___ RECORD EXCERPTS
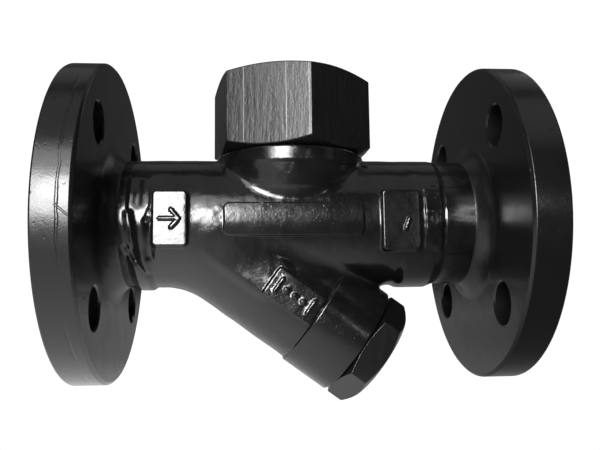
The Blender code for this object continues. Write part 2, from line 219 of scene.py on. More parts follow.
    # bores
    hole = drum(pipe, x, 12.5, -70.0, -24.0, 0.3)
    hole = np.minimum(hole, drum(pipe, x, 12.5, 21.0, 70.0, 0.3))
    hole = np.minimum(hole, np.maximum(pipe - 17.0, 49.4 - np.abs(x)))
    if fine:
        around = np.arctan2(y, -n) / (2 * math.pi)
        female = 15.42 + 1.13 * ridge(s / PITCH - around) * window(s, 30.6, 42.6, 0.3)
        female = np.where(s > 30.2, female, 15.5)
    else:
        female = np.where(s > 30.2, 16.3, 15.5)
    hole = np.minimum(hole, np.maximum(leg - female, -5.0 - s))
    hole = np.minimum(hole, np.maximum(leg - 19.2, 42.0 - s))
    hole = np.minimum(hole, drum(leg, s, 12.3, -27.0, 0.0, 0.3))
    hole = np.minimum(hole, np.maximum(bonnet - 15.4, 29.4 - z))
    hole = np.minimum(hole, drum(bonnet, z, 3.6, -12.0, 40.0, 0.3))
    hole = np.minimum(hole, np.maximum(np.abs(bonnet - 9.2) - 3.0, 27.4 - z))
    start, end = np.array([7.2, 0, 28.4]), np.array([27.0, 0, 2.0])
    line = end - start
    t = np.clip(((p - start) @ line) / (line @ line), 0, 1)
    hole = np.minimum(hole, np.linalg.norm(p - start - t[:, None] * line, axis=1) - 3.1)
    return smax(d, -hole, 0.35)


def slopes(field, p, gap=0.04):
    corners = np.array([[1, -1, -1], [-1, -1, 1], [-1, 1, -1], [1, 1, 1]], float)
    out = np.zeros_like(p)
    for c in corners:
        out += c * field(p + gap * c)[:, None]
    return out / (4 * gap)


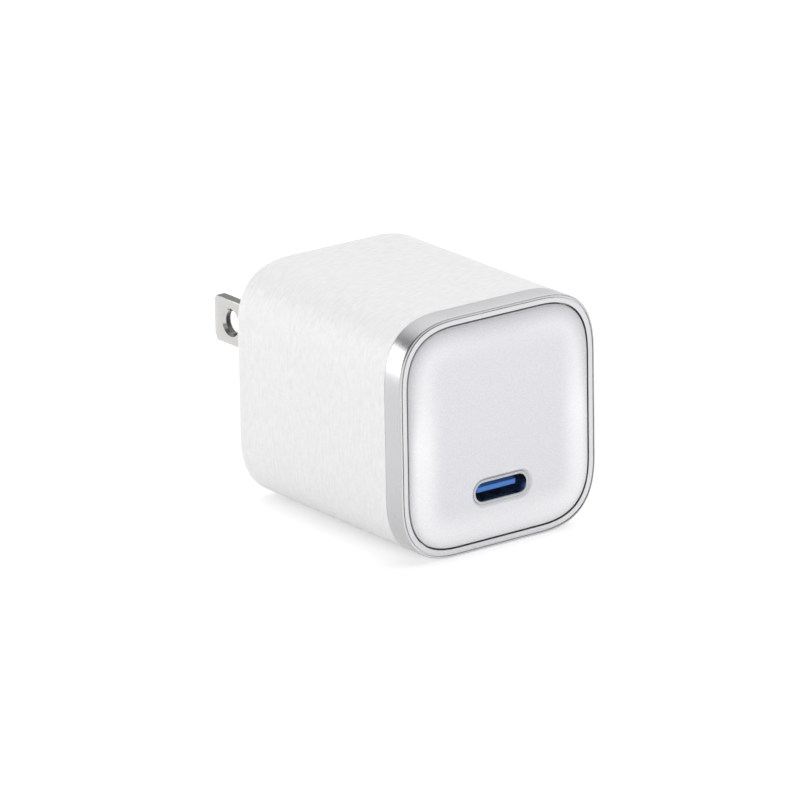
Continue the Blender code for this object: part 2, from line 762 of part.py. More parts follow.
______
___ RECORD EXCERPTS
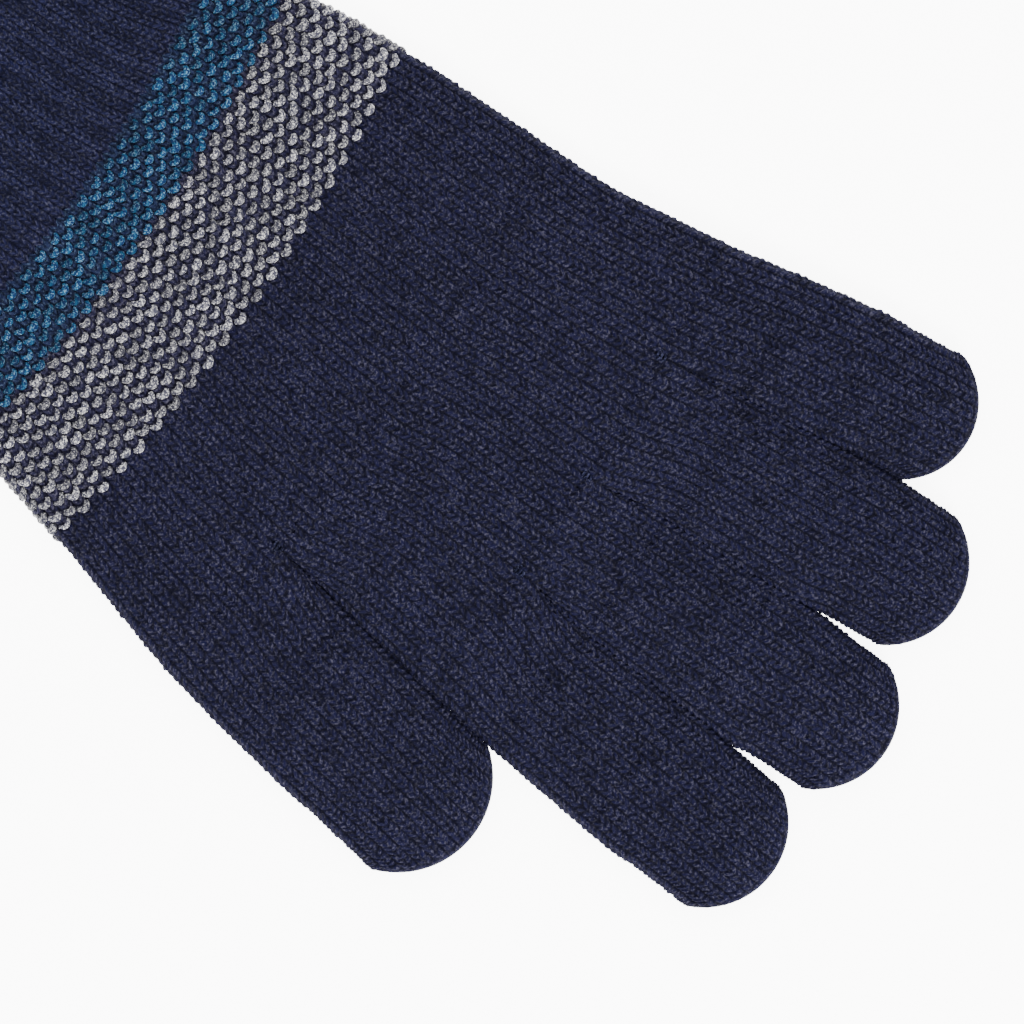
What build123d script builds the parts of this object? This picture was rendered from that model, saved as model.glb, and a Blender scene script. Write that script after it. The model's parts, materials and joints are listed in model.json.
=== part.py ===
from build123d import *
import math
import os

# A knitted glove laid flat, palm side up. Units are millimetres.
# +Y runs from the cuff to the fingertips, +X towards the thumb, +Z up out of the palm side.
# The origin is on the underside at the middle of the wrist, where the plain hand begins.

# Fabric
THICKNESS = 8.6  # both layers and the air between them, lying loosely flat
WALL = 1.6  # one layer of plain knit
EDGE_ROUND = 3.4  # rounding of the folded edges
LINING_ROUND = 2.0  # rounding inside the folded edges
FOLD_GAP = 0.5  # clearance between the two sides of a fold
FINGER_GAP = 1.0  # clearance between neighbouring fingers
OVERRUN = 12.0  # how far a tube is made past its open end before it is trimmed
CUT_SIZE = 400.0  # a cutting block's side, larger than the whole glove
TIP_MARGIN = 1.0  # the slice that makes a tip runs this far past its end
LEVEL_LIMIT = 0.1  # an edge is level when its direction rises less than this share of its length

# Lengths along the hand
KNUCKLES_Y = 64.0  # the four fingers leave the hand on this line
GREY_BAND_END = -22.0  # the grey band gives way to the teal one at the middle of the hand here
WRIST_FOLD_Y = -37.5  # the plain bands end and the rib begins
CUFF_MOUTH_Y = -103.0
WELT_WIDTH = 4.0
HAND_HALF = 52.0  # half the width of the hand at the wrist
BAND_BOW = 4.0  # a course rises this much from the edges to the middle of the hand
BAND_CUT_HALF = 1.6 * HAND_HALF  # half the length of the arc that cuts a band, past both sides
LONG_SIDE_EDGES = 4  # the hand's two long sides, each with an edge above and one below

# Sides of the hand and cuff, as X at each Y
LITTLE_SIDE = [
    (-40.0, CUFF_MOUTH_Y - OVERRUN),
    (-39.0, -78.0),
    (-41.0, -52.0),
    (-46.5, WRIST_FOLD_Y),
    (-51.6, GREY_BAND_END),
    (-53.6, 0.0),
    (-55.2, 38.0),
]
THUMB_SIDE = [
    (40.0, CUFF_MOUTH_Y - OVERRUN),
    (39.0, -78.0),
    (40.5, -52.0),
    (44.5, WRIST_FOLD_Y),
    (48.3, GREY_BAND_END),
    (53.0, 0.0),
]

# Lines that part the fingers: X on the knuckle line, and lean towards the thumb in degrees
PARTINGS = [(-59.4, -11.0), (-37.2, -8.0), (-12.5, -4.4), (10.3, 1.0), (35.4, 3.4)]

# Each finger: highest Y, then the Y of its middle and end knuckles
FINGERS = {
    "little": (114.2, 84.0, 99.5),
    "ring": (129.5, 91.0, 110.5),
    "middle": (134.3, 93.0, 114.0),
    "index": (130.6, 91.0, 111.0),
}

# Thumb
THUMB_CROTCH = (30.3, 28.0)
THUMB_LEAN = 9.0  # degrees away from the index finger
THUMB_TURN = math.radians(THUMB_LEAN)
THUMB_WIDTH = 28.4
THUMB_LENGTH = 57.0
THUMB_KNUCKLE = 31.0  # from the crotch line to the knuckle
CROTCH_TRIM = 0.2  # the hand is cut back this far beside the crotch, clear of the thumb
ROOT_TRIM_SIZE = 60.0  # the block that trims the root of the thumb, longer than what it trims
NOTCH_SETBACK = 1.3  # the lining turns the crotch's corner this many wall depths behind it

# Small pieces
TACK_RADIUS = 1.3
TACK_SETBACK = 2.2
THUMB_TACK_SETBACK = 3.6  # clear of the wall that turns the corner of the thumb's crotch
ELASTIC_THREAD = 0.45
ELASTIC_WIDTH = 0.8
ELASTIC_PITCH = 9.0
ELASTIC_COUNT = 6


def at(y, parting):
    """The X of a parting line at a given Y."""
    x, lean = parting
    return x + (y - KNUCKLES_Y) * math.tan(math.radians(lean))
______
◆ EXERCISE INSTRUCTIONS:
Where a line holds "parts", copy that line.

◆ SOLUTION FOR THIS EXERCISE:
The Blender code for this object continues. Write part 2, from line 219 of scene.py on. More parts follow.
Continue the Blender code for this object: part 2, from line 762 of part.py. More parts follow.
What build123d script builds the parts of this object? This picture was rendered from that model, saved as model.glb, and a Blender scene script. Write that script after it. The model's parts, materials and joints are listed in model.json.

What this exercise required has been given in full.